##### Recorded information

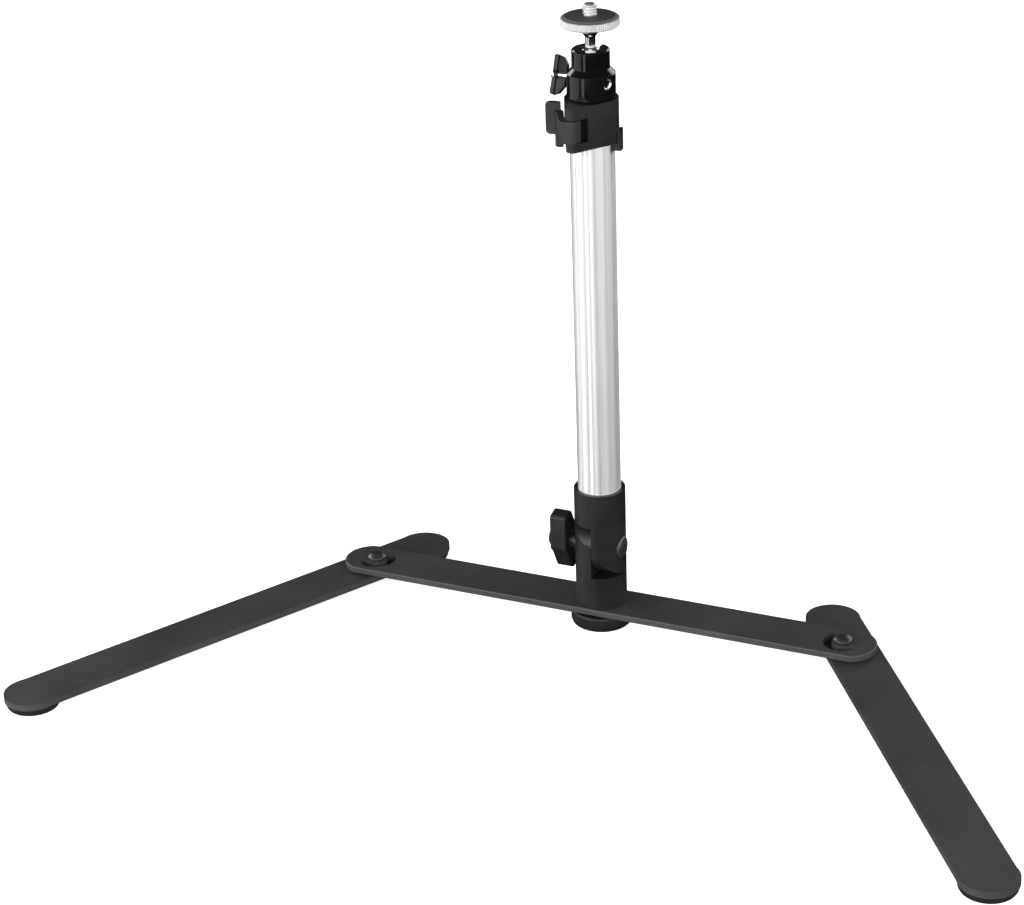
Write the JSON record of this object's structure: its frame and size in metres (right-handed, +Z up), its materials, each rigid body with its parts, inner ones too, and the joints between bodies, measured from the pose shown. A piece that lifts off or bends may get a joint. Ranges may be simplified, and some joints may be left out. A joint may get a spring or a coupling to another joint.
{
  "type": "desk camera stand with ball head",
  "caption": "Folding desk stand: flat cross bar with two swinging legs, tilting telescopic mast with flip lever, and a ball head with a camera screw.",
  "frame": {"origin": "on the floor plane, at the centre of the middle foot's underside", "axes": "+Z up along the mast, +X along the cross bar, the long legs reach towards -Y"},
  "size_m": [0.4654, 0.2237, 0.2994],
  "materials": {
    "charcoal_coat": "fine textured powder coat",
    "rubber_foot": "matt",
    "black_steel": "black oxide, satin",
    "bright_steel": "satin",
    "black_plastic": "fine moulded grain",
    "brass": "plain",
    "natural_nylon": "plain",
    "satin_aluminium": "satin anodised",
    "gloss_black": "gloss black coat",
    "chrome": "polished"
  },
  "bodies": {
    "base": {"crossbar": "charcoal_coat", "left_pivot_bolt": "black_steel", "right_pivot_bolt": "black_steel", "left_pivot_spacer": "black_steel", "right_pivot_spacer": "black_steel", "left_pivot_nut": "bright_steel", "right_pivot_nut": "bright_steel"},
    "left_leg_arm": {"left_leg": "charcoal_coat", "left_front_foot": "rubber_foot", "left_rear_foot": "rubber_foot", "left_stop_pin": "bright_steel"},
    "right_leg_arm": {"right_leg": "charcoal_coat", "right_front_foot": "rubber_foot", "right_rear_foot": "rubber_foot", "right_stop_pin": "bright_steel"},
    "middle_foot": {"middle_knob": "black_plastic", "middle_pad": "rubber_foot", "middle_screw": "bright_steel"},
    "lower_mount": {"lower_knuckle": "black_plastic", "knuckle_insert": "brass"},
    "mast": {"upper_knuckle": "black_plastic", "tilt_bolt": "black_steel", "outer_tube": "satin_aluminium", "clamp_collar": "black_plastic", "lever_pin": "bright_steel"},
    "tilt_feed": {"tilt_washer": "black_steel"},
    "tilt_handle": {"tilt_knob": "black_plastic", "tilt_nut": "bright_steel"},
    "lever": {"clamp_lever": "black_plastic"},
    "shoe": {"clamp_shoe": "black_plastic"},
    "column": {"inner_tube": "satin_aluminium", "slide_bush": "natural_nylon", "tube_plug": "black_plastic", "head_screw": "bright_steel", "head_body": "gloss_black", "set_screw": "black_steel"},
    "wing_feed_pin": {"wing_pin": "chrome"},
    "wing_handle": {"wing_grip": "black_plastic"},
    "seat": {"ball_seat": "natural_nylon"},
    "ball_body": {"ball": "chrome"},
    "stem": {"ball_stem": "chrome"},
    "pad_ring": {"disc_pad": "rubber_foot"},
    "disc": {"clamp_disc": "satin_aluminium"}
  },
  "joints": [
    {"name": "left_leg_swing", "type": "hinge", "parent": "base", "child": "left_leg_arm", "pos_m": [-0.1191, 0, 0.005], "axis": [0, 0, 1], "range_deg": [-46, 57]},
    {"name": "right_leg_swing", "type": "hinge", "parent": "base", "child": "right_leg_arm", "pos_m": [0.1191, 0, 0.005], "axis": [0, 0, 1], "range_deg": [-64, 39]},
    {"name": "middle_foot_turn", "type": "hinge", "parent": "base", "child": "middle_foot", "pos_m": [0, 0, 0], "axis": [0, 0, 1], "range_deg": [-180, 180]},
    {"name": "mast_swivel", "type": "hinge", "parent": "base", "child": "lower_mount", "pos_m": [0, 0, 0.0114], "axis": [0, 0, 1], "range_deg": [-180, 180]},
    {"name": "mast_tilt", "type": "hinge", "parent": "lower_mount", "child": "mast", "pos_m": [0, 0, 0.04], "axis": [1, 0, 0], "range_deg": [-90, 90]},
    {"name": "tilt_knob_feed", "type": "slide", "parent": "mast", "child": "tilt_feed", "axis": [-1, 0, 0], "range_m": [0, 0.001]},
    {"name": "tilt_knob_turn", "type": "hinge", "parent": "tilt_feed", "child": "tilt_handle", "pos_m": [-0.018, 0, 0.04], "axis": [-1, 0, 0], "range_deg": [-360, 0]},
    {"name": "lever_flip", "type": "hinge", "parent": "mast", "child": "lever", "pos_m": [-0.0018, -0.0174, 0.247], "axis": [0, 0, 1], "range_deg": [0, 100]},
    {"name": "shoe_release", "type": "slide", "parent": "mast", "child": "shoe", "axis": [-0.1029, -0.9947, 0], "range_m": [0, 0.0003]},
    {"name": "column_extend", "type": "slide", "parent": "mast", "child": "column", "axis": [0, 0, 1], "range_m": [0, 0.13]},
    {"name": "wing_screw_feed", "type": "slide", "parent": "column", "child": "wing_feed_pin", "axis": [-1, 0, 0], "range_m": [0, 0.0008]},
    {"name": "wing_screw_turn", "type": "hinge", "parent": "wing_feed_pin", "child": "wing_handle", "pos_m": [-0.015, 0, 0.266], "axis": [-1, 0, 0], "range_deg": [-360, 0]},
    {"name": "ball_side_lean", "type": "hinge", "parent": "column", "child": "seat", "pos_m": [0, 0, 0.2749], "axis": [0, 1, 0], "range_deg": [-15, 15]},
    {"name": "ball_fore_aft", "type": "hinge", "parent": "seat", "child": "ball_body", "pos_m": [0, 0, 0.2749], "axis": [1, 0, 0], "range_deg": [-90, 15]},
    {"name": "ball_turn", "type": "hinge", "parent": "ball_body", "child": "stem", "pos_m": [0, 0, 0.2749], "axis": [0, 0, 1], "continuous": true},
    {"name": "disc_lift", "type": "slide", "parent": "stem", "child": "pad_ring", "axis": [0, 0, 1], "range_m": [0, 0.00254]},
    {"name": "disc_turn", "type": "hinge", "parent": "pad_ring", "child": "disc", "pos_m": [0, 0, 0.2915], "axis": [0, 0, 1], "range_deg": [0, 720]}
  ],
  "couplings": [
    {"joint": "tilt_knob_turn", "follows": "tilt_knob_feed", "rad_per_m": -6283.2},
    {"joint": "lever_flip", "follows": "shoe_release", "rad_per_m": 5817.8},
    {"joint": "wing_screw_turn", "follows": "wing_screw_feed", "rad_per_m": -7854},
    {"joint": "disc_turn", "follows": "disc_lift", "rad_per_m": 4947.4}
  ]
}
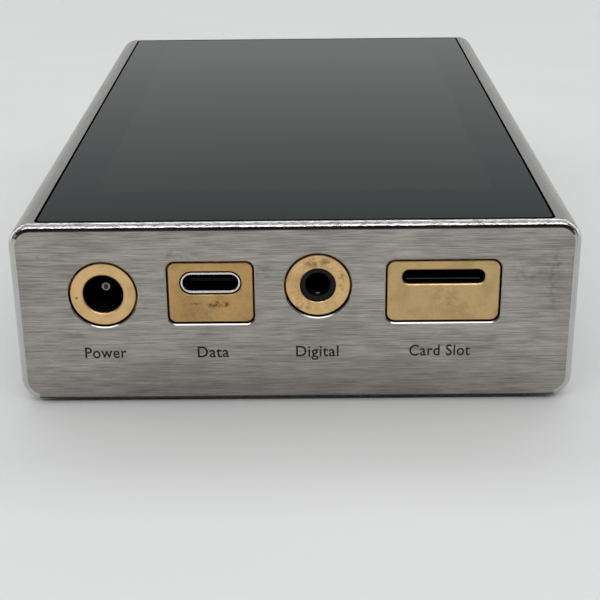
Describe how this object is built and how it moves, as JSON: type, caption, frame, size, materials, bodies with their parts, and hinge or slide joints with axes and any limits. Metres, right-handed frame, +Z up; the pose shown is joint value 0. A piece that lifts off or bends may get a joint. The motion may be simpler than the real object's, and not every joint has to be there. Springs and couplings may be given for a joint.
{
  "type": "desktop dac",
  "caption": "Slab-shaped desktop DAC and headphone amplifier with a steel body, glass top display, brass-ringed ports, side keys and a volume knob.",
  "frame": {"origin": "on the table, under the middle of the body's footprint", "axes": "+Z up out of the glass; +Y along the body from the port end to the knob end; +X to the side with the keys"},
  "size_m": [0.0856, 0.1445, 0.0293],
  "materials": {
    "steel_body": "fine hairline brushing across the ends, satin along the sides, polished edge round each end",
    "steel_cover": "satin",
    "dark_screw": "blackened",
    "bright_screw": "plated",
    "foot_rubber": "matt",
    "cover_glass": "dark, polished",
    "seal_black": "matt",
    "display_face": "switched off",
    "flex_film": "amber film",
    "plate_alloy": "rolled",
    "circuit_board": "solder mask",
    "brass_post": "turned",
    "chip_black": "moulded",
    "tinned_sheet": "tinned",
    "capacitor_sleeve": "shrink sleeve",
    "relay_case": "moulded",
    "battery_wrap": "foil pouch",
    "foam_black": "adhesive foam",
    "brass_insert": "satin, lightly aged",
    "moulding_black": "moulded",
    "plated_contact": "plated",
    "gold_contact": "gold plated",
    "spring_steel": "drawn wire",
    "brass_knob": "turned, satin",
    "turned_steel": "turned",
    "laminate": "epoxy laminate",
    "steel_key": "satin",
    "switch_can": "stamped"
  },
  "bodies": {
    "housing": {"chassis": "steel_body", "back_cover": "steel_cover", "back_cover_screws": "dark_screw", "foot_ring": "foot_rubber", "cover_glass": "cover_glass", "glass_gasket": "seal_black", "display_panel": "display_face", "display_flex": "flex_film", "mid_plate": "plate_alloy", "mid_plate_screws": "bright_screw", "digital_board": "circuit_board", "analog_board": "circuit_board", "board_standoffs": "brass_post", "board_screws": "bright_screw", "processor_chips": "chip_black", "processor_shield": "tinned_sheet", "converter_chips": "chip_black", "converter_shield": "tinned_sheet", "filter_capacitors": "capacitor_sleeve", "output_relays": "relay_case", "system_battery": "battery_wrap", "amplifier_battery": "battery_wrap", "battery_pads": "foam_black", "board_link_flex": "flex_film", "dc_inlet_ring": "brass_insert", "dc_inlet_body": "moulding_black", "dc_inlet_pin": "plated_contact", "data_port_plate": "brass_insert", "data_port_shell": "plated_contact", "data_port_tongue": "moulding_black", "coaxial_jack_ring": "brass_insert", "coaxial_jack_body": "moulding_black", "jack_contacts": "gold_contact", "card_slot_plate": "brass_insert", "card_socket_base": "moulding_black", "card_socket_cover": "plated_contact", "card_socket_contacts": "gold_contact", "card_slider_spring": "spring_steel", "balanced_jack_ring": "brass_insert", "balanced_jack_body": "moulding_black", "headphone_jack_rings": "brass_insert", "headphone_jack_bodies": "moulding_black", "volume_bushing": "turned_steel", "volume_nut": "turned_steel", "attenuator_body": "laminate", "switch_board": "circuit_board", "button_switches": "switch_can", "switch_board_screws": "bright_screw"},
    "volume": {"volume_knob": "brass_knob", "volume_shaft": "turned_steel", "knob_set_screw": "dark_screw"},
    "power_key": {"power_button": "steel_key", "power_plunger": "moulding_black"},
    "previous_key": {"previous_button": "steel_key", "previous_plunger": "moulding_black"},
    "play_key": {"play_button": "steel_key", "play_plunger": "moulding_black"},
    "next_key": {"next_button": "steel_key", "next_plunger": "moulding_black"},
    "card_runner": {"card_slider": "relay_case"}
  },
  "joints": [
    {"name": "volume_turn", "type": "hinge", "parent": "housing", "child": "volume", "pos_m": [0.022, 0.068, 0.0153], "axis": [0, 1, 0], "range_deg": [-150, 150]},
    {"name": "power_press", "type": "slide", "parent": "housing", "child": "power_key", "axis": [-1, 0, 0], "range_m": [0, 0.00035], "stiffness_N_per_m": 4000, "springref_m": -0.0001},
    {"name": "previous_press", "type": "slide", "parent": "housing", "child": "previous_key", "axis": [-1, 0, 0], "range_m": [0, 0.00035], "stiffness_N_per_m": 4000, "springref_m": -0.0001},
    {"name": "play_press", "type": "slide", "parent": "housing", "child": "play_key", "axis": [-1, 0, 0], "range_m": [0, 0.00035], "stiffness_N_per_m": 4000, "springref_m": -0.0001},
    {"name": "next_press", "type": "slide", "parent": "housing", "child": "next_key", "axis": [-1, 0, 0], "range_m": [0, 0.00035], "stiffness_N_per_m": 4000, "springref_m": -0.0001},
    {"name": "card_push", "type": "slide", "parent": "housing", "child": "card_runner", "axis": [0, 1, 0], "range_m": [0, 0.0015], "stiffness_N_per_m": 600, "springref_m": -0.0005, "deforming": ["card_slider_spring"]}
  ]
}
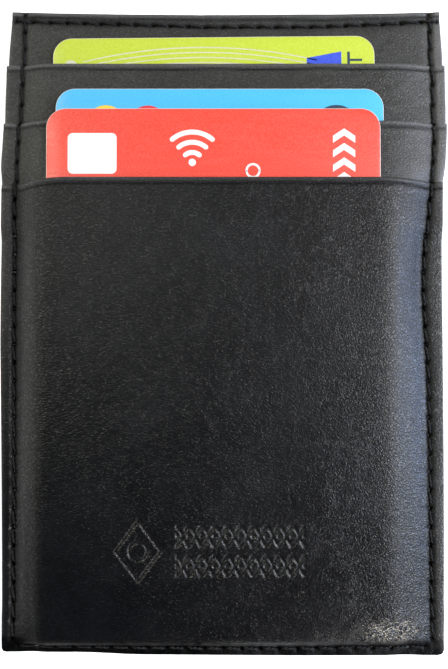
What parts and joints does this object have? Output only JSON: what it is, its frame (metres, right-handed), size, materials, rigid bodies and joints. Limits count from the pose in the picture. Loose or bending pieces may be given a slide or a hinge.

##########

Scan the listing above. Gather each line that contains the word "bends".

Write the JSON record of this object's structure: its frame and size in metres (right-handed, +Z up), its materials, each rigid body with its parts, inner ones too, and the joints between bodies, measured from the pose shown. A piece that lifts off or bends may get a joint. Ranges may be simplified, and some joints may be left out. A joint may get a spring or a coupling to another joint.
Describe how this object is built and how it moves, as JSON: type, caption, frame, size, materials, bodies with their parts, and hinge or slide joints with axes and any limits. Metres, right-handed frame, +Z up; the pose shown is joint value 0. A piece that lifts off or bends may get a joint. The motion may be simpler than the real object's, and not every joint has to be there. Springs and couplings may be given for a joint.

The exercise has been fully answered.